(What you need to do): Write out the whole listing again, exactly.

___ Stored data

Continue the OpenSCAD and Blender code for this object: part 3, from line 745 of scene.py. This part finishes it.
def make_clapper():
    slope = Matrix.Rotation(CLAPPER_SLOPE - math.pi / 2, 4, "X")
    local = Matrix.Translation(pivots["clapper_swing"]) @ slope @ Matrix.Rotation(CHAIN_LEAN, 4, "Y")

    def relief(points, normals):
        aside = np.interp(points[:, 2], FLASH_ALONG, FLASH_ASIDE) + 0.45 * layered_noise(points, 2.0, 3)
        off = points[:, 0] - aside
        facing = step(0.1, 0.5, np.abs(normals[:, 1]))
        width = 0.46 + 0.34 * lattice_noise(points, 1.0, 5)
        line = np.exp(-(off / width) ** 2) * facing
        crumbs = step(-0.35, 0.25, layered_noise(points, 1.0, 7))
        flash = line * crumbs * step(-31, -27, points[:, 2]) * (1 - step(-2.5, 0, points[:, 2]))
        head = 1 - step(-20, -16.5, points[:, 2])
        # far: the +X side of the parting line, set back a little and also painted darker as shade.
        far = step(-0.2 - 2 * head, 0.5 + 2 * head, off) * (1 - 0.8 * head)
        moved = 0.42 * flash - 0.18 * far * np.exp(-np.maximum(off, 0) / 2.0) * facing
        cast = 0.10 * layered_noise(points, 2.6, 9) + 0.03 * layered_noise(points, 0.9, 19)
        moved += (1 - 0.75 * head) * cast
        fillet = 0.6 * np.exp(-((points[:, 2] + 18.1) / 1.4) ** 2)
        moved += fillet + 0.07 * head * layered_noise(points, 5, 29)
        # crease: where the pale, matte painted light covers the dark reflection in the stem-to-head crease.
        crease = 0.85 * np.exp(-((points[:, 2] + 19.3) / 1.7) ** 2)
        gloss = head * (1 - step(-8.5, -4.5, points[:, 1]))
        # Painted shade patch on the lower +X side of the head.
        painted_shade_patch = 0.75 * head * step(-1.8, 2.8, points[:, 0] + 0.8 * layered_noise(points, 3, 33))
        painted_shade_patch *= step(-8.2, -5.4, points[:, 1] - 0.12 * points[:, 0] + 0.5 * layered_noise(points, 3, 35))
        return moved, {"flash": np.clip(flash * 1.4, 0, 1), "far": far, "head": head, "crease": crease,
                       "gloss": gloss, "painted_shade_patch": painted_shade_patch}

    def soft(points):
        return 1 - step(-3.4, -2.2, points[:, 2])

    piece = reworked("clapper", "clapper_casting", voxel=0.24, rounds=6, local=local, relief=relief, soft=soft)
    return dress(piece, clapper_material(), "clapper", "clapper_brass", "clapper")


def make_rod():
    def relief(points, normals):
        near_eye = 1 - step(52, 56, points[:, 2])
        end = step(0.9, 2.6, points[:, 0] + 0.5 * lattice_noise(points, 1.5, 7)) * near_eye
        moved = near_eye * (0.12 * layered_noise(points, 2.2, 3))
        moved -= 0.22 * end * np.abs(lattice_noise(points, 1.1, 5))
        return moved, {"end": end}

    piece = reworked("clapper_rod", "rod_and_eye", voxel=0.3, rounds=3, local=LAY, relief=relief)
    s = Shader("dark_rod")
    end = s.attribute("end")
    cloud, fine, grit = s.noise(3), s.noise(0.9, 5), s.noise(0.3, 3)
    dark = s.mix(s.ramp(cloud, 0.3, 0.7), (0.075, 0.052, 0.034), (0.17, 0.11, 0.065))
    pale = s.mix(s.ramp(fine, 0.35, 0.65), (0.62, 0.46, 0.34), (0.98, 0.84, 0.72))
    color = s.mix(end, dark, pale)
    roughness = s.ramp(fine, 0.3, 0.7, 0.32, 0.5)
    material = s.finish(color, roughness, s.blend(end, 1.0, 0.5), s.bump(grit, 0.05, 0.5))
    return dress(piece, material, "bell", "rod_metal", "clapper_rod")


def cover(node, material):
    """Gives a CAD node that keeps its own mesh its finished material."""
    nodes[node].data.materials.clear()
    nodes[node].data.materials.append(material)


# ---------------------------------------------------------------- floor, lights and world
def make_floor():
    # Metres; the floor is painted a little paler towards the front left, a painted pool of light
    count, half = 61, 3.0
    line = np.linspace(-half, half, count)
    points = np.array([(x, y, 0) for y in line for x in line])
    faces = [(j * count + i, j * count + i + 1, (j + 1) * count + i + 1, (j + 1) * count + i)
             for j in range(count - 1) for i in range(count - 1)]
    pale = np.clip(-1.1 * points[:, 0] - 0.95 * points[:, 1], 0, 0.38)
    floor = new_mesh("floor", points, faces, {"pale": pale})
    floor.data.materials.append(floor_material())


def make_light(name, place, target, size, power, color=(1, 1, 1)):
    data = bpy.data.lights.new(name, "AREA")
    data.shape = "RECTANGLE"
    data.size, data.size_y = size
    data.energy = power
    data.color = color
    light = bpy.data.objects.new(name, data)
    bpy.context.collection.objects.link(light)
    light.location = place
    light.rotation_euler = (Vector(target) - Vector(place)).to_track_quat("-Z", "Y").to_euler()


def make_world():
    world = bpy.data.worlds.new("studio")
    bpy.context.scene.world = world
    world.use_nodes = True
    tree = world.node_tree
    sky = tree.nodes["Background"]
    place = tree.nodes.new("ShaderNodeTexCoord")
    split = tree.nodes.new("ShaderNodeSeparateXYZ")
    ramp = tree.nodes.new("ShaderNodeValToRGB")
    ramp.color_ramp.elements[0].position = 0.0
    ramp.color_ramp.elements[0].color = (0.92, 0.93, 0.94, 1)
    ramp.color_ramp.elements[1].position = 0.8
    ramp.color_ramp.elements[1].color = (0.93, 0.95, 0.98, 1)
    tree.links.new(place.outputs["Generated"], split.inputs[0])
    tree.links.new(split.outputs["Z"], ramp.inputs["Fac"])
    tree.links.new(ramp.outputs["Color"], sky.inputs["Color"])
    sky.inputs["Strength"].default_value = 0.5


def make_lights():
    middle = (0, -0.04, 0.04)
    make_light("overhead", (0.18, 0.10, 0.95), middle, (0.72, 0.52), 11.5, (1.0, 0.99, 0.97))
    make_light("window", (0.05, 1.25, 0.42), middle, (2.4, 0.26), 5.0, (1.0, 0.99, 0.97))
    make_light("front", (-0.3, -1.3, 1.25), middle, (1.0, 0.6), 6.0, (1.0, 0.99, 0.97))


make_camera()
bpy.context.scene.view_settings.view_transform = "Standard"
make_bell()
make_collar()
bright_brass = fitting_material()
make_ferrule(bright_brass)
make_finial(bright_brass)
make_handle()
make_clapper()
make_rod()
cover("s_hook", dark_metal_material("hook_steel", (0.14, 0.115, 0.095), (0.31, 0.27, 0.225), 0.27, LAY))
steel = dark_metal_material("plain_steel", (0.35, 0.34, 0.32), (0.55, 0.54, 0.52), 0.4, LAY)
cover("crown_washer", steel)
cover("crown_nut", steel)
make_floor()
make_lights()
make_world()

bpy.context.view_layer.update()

______

(Solution to this exercise):
Continue the OpenSCAD and Blender code for this object: part 3, from line 745 of scene.py. This part finishes it.
def make_clapper():
    slope = Matrix.Rotation(CLAPPER_SLOPE - math.pi / 2, 4, "X")
    local = Matrix.Translation(pivots["clapper_swing"]) @ slope @ Matrix.Rotation(CHAIN_LEAN, 4, "Y")

    def relief(points, normals):
        aside = np.interp(points[:, 2], FLASH_ALONG, FLASH_ASIDE) + 0.45 * layered_noise(points, 2.0, 3)
        off = points[:, 0] - aside
        facing = step(0.1, 0.5, np.abs(normals[:, 1]))
        width = 0.46 + 0.34 * lattice_noise(points, 1.0, 5)
        line = np.exp(-(off / width) ** 2) * facing
        crumbs = step(-0.35, 0.25, layered_noise(points, 1.0, 7))
        flash = line * crumbs * step(-31, -27, points[:, 2]) * (1 - step(-2.5, 0, points[:, 2]))
        head = 1 - step(-20, -16.5, points[:, 2])
        # far: the +X side of the parting line, set back a little and also painted darker as shade.
        far = step(-0.2 - 2 * head, 0.5 + 2 * head, off) * (1 - 0.8 * head)
        moved = 0.42 * flash - 0.18 * far * np.exp(-np.maximum(off, 0) / 2.0) * facing
        cast = 0.10 * layered_noise(points, 2.6, 9) + 0.03 * layered_noise(points, 0.9, 19)
        moved += (1 - 0.75 * head) * cast
        fillet = 0.6 * np.exp(-((points[:, 2] + 18.1) / 1.4) ** 2)
        moved += fillet + 0.07 * head * layered_noise(points, 5, 29)
        # crease: where the pale, matte painted light covers the dark reflection in the stem-to-head crease.
        crease = 0.85 * np.exp(-((points[:, 2] + 19.3) / 1.7) ** 2)
        gloss = head * (1 - step(-8.5, -4.5, points[:, 1]))
        # Painted shade patch on the lower +X side of the head.
        painted_shade_patch = 0.75 * head * step(-1.8, 2.8, points[:, 0] + 0.8 * layered_noise(points, 3, 33))
        painted_shade_patch *= step(-8.2, -5.4, points[:, 1] - 0.12 * points[:, 0] + 0.5 * layered_noise(points, 3, 35))
        return moved, {"flash": np.clip(flash * 1.4, 0, 1), "far": far, "head": head, "crease": crease,
                       "gloss": gloss, "painted_shade_patch": painted_shade_patch}

    def soft(points):
        return 1 - step(-3.4, -2.2, points[:, 2])

    piece = reworked("clapper", "clapper_casting", voxel=0.24, rounds=6, local=local, relief=relief, soft=soft)
    return dress(piece, clapper_material(), "clapper", "clapper_brass", "clapper")


def make_rod():
    def relief(points, normals):
        near_eye = 1 - step(52, 56, points[:, 2])
        end = step(0.9, 2.6, points[:, 0] + 0.5 * lattice_noise(points, 1.5, 7)) * near_eye
        moved = near_eye * (0.12 * layered_noise(points, 2.2, 3))
        moved -= 0.22 * end * np.abs(lattice_noise(points, 1.1, 5))
        return moved, {"end": end}

    piece = reworked("clapper_rod", "rod_and_eye", voxel=0.3, rounds=3, local=LAY, relief=relief)
    s = Shader("dark_rod")
    end = s.attribute("end")
    cloud, fine, grit = s.noise(3), s.noise(0.9, 5), s.noise(0.3, 3)
    dark = s.mix(s.ramp(cloud, 0.3, 0.7), (0.075, 0.052, 0.034), (0.17, 0.11, 0.065))
    pale = s.mix(s.ramp(fine, 0.35, 0.65), (0.62, 0.46, 0.34), (0.98, 0.84, 0.72))
    color = s.mix(end, dark, pale)
    roughness = s.ramp(fine, 0.3, 0.7, 0.32, 0.5)
    material = s.finish(color, roughness, s.blend(end, 1.0, 0.5), s.bump(grit, 0.05, 0.5))
    return dress(piece, material, "bell", "rod_metal", "clapper_rod")


def cover(node, material):
    """Gives a CAD node that keeps its own mesh its finished material."""
    nodes[node].data.materials.clear()
    nodes[node].data.materials.append(material)


# ---------------------------------------------------------------- floor, lights and world
def make_floor():
    # Metres; the floor is painted a little paler towards the front left, a painted pool of light
    count, half = 61, 3.0
    line = np.linspace(-half, half, count)
    points = np.array([(x, y, 0) for y in line for x in line])
    faces = [(j * count + i, j * count + i + 1, (j + 1) * count + i + 1, (j + 1) * count + i)
             for j in range(count - 1) for i in range(count - 1)]
    pale = np.clip(-1.1 * points[:, 0] - 0.95 * points[:, 1], 0, 0.38)
    floor = new_mesh("floor", points, faces, {"pale": pale})
    floor.data.materials.append(floor_material())


def make_light(name, place, target, size, power, color=(1, 1, 1)):
    data = bpy.data.lights.new(name, "AREA")
    data.shape = "RECTANGLE"
    data.size, data.size_y = size
    data.energy = power
    data.color = color
    light = bpy.data.objects.new(name, data)
    bpy.context.collection.objects.link(light)
    light.location = place
    light.rotation_euler = (Vector(target) - Vector(place)).to_track_quat("-Z", "Y").to_euler()


def make_world():
    world = bpy.data.worlds.new("studio")
    bpy.context.scene.world = world
    world.use_nodes = True
    tree = world.node_tree
    sky = tree.nodes["Background"]
    place = tree.nodes.new("ShaderNodeTexCoord")
    split = tree.nodes.new("ShaderNodeSeparateXYZ")
    ramp = tree.nodes.new("ShaderNodeValToRGB")
    ramp.color_ramp.elements[0].position = 0.0
    ramp.color_ramp.elements[0].color = (0.92, 0.93, 0.94, 1)
    ramp.color_ramp.elements[1].position = 0.8
    ramp.color_ramp.elements[1].color = (0.93, 0.95, 0.98, 1)
    tree.links.new(place.outputs["Generated"], split.inputs[0])
    tree.links.new(split.outputs["Z"], ramp.inputs["Fac"])
    tree.links.new(ramp.outputs["Color"], sky.inputs["Color"])
    sky.inputs["Strength"].default_value = 0.5


def make_lights():
    middle = (0, -0.04, 0.04)
    make_light("overhead", (0.18, 0.10, 0.95), middle, (0.72, 0.52), 11.5, (1.0, 0.99, 0.97))
    make_light("window", (0.05, 1.25, 0.42), middle, (2.4, 0.26), 5.0, (1.0, 0.99, 0.97))
    make_light("front", (-0.3, -1.3, 1.25), middle, (1.0, 0.6), 6.0, (1.0, 0.99, 0.97))


make_camera()
bpy.context.scene.view_settings.view_transform = "Standard"
make_bell()
make_collar()
bright_brass = fitting_material()
make_ferrule(bright_brass)
make_finial(bright_brass)
make_handle()
make_clapper()
make_rod()
cover("s_hook", dark_metal_material("hook_steel", (0.14, 0.115, 0.095), (0.31, 0.27, 0.225), 0.27, LAY))
steel = dark_metal_material("plain_steel", (0.35, 0.34, 0.32), (0.55, 0.54, 0.52), 0.4, LAY)
cover("crown_washer", steel)
cover("crown_nut", steel)
make_floor()
make_lights()
make_world()

bpy.context.view_layer.update()